Leaders for the Denton Plan 2040 project, the next update in the city’s long-term comprehensive plan, hosted a virtual meeting Thursday in which they invited residents to interact with them and suggest additions to the plan.

Felipe Zubia, project manager for consulting firm Matrix Design Group, said more than 200 individuals had registered for the Zoom meeting. However, due to “technical issues,” participation was capped at 100 from 6:07 to 8:15 p.m. for the meeting’s duration.

Previously, the long-term planning for Denton’s growth was handled by Denton Plan 2030, which the city’s Longe Range Planning page said was, “the long-range plan for our growth, development and redevelopment. It is based on local conditions and trends and coordinates the efforts of many different aspects of a community, such as land use, transportation, community facilities, and natural resources.”
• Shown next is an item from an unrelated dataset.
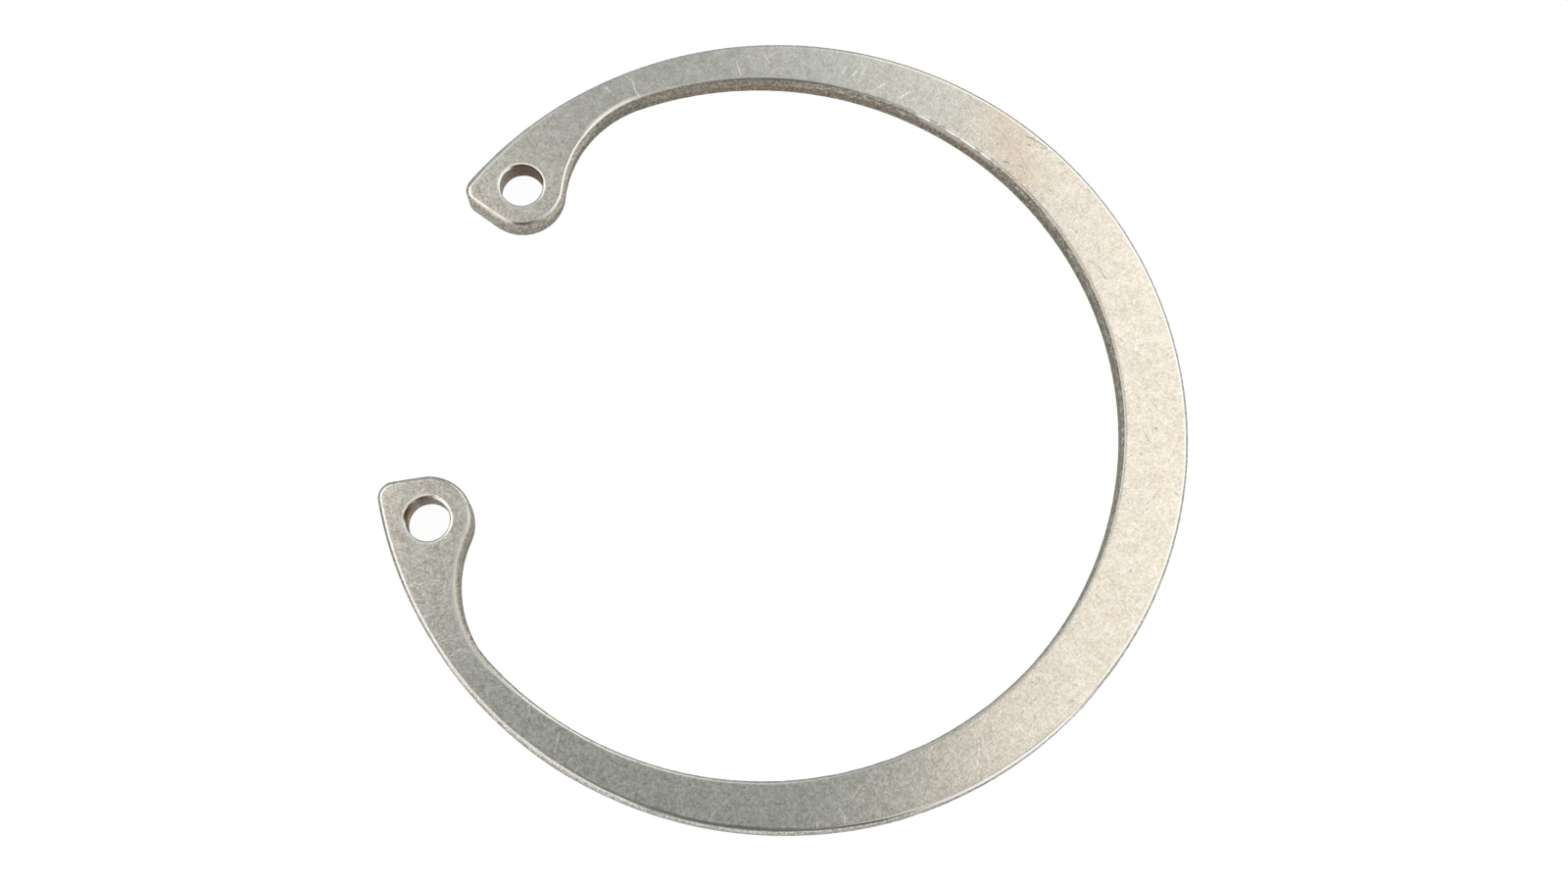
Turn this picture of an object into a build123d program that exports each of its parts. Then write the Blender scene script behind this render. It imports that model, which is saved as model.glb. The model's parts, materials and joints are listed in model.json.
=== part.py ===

While Zubia said 2030 was continuing, he described 2040 as “the next step.”

“We want to hear from you in the community and really engage with you,” Zubia said. “This will be your opportunity to have your voice heard.”

While attendees were allowed to present comments and questions near the end of the meeting, Zubia and the other hosts presented polls. The polls asked Dentonites about the issues they felt need solutions, opportunities to be managed, the biggest threat to and the biggest asset for the city among other things.

For example, when it came to Denton’s biggest threat, 39 percent of those polled said it was, “too much development/congestions,” 16 percent said there were “infrastructure barriers to development” and 11 percent cited the “loss of open spaces.”

Inversely, when polled on what Denton’s greatest asset for the future was, 43 percent voted, “quality of life,” 14 percent said it was “opportunities for growth and business development” and 11 percent polled, “downtown potential.”

One attendee who came forward to speak was Candi Harris, the senior student success coordinator for the University of North Texas’s Strategic Retention Initiatives. She said she wished there was more effort made into making the meeting accessible to other Dentonites, as well as breaking down more of the details presented into layman’s terms.

“As someone who’s worked and had to put aside two to three hours for this, what are you doing to make this more accessible,” Harris said. “Are you guys canvassing in-person? How do you help normal people understand all of this?”

She said she thought the presentation was great, but wished more citizens present at the meeting represented diverse sections of the population.

Kate Landdeck, 51, is a resident of Denton County’s Extraterritorial Jurisdiction (ETJ). She said she was disappointed at the meeting’s 100 person limitation.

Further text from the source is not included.